◆ Set task:
Would you restate, exactly as they appear, the lines from the one containing "shown = obj.evaluated_get(depsgraph)" through the end of the data below?

◆ Information shown:

>>

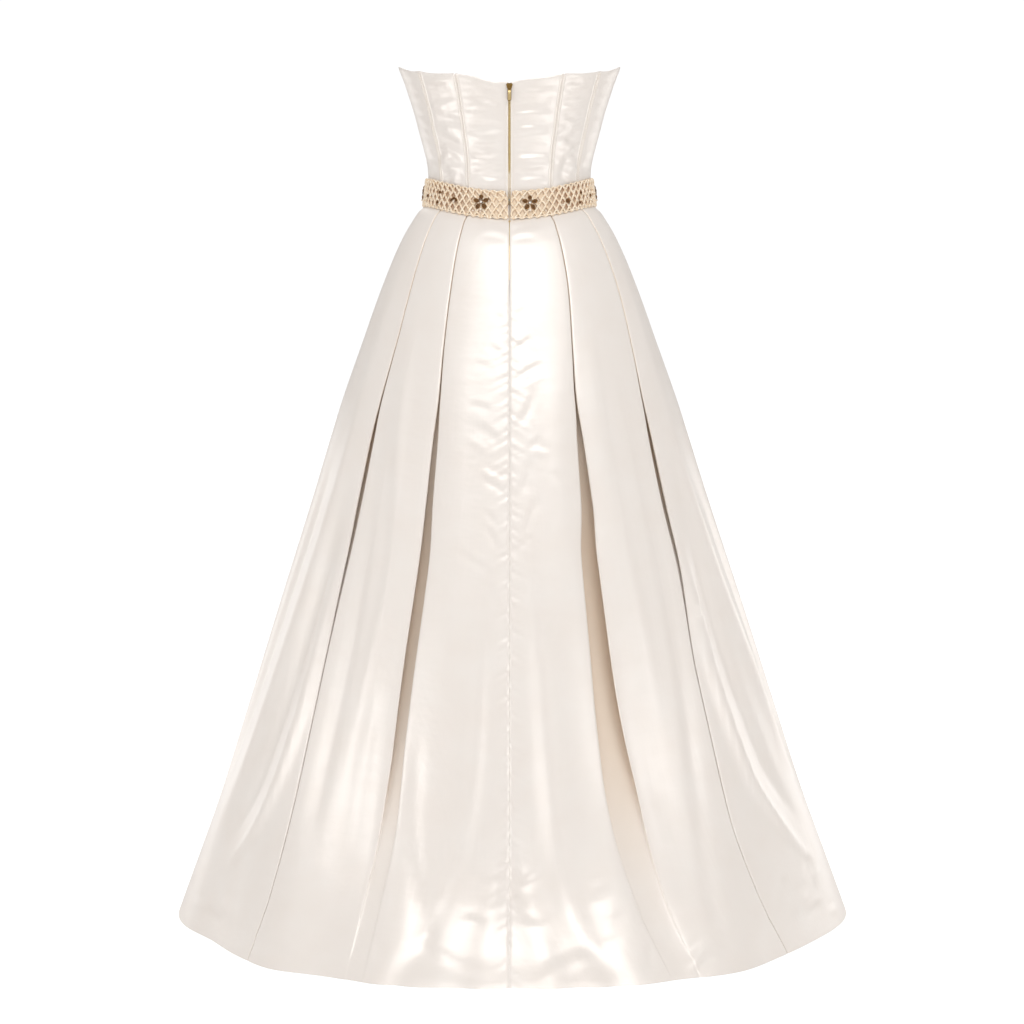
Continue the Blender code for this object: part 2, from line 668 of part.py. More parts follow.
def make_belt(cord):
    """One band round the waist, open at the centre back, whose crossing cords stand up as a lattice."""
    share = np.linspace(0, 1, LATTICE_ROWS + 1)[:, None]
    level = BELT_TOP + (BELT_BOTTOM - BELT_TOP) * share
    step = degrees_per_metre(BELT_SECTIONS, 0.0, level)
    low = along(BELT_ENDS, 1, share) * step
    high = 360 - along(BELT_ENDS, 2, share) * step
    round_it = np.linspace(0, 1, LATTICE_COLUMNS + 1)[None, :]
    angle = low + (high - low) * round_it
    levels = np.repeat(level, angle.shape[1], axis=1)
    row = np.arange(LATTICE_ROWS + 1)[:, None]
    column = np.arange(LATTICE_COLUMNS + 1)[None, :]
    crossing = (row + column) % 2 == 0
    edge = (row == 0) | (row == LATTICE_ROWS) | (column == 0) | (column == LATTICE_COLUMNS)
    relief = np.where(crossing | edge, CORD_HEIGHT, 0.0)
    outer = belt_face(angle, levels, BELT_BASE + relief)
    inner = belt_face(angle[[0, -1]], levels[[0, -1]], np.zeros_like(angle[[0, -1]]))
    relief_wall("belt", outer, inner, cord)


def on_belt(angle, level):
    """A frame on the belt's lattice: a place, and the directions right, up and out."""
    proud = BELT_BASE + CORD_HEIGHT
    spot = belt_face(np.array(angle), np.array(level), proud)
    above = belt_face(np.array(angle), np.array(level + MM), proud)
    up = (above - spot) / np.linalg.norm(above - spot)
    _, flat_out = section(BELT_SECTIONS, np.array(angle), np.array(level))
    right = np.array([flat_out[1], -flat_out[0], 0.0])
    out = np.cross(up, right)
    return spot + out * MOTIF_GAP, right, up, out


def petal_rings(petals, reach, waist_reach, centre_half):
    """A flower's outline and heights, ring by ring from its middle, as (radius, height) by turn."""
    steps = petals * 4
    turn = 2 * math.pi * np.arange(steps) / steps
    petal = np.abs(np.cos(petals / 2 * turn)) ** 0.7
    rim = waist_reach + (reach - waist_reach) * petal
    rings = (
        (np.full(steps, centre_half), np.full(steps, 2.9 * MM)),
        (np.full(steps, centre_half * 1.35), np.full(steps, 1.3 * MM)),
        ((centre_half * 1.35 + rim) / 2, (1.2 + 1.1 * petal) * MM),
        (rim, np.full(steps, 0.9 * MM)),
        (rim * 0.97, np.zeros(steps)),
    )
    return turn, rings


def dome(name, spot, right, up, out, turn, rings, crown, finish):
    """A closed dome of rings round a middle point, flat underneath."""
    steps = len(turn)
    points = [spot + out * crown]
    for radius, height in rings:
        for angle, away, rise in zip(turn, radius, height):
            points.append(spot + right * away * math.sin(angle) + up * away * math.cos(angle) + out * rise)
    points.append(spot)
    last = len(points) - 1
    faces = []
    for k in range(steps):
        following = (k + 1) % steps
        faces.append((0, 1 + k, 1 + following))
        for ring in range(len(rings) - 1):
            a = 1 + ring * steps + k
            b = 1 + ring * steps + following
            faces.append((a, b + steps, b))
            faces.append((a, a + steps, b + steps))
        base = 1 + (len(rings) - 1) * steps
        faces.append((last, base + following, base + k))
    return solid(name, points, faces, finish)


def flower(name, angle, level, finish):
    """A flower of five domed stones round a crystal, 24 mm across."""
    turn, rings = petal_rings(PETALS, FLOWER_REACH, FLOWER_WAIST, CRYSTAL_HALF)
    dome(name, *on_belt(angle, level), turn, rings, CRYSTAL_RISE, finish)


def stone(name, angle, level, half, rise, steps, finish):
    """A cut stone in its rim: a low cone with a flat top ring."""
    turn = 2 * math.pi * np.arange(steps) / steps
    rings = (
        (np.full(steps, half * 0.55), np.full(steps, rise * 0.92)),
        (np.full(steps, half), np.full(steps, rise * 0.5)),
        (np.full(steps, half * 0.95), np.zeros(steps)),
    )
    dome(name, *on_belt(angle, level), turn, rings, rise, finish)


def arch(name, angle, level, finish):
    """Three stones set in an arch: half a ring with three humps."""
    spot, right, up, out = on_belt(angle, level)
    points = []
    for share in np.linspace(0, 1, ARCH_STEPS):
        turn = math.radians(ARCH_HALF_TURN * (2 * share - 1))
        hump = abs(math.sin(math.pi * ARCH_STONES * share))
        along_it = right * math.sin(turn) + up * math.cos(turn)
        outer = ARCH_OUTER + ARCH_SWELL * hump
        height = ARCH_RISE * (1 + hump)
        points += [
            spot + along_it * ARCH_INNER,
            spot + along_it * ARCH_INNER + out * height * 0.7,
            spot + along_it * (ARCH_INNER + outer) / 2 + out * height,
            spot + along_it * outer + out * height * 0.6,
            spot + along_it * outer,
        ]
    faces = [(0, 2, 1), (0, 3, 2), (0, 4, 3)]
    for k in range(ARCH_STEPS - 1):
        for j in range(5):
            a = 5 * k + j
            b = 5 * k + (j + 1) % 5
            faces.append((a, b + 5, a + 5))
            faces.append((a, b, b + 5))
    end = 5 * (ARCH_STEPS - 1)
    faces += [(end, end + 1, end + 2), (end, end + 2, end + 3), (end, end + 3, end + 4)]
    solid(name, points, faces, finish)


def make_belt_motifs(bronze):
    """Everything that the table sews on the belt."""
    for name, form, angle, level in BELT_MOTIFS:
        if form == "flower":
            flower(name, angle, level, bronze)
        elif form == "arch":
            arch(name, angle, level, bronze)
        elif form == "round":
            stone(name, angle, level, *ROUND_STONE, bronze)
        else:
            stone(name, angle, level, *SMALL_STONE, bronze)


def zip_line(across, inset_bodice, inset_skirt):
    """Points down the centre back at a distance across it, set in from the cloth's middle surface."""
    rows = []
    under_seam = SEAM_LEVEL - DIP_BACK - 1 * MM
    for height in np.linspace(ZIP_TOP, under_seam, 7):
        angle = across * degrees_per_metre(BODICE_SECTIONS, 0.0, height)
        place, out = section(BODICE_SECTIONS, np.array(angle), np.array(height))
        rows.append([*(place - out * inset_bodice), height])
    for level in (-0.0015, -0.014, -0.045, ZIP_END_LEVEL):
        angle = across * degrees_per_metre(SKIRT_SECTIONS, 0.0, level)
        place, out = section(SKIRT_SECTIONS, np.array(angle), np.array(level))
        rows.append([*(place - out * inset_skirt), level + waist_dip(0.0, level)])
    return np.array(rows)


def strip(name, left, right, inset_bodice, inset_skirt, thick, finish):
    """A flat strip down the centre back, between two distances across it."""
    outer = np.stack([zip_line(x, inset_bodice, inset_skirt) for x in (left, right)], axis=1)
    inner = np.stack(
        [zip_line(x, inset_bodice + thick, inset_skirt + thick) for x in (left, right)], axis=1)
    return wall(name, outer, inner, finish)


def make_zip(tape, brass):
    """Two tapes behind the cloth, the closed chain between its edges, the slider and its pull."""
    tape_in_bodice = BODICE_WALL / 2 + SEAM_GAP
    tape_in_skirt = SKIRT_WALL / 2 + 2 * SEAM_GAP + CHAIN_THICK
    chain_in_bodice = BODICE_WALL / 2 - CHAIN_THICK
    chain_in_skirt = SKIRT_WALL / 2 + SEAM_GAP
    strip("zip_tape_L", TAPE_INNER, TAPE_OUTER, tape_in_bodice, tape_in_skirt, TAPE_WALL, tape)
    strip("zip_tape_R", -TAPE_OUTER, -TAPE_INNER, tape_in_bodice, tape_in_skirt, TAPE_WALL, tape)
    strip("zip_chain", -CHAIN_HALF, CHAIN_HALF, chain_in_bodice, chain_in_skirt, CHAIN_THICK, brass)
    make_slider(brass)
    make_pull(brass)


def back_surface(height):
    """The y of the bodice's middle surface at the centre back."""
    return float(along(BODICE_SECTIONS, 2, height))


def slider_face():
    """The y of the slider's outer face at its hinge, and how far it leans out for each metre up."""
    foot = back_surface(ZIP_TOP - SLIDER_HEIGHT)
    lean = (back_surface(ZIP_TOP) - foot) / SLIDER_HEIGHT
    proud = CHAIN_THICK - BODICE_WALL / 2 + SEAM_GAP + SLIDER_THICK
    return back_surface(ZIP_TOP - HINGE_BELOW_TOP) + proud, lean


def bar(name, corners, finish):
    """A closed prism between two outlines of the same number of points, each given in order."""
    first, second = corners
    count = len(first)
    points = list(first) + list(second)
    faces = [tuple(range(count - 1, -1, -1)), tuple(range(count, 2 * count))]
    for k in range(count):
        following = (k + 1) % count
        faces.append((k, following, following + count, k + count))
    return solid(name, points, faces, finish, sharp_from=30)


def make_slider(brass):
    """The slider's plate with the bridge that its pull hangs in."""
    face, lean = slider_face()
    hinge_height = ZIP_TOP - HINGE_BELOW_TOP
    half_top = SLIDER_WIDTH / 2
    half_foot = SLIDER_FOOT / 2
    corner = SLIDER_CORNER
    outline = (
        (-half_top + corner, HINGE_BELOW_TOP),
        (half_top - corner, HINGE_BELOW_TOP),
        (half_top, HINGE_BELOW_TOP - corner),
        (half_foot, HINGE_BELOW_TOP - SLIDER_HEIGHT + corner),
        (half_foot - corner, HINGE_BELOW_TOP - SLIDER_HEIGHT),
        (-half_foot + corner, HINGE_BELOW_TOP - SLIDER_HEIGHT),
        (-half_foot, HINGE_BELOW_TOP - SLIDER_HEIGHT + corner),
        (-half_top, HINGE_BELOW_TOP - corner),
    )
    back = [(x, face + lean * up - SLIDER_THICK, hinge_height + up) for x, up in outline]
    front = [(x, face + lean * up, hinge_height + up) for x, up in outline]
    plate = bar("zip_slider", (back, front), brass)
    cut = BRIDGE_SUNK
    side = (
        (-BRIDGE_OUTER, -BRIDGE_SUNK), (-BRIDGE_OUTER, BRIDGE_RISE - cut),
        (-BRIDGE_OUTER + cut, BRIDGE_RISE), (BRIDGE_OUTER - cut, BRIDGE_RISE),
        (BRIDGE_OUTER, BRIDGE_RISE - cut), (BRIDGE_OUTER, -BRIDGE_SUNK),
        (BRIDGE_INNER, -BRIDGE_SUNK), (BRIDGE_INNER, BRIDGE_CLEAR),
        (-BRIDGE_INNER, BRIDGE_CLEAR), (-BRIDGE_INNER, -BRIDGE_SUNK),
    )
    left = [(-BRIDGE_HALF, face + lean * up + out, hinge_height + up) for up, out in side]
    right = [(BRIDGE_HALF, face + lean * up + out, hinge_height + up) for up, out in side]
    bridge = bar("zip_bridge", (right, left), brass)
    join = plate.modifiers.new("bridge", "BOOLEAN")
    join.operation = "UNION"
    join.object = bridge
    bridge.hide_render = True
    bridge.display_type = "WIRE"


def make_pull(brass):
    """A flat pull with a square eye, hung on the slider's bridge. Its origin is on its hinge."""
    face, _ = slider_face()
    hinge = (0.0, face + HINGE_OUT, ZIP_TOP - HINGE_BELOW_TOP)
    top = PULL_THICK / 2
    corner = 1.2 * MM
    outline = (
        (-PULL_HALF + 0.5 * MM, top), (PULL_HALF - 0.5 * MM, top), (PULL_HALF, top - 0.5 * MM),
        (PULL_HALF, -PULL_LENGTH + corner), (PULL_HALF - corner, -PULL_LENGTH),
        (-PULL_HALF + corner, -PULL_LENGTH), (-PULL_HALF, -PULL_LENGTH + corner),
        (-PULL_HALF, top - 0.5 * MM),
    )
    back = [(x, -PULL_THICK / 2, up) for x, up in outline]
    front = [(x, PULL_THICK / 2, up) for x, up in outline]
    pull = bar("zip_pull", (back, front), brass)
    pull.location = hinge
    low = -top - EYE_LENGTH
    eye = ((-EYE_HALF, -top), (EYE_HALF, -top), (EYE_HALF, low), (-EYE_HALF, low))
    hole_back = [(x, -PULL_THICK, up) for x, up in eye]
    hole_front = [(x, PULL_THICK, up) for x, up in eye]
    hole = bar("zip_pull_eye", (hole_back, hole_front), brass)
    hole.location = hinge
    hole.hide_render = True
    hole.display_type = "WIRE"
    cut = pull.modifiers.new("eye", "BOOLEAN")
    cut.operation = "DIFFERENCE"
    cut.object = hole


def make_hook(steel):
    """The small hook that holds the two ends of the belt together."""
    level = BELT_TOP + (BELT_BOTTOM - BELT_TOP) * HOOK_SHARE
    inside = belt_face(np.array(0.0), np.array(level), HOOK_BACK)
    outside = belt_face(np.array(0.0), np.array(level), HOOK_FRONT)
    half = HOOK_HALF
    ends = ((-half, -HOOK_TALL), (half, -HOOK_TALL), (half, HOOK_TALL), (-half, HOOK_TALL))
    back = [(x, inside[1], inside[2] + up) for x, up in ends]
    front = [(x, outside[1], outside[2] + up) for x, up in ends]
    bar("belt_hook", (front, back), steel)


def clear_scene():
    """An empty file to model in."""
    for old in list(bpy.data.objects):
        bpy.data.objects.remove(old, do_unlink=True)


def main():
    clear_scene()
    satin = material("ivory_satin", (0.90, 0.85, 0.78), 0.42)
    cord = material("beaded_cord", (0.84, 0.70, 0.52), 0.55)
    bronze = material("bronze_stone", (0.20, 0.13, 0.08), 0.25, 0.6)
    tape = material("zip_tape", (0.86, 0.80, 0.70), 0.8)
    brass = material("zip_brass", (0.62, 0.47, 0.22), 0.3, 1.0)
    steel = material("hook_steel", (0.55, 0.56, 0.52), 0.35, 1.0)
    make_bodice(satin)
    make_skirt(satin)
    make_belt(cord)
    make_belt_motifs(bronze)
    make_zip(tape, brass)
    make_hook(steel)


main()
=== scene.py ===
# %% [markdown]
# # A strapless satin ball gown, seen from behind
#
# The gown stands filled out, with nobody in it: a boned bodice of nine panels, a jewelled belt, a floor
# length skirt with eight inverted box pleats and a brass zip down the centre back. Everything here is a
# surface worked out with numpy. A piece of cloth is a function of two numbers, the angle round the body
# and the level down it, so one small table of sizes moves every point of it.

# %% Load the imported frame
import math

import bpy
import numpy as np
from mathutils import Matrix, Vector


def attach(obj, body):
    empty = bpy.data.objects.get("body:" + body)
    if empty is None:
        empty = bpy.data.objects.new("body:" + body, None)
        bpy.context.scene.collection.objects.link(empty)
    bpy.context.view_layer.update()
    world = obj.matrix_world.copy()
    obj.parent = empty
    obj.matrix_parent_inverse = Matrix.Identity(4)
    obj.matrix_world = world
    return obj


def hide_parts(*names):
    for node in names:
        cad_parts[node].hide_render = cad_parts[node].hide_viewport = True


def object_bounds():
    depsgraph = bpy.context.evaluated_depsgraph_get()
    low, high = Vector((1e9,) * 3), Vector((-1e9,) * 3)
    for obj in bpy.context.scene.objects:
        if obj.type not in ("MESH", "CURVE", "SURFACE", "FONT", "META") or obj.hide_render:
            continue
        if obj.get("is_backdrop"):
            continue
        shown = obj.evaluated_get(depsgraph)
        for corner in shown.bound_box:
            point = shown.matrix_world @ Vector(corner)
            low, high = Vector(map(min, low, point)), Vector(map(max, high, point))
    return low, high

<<

◆ Full solution:
        shown = obj.evaluated_get(depsgraph)
        for corner in shown.bound_box:
            point = shown.matrix_world @ Vector(corner)
            low, high = Vector(map(min, low, point)), Vector(map(max, high, point))
    return low, high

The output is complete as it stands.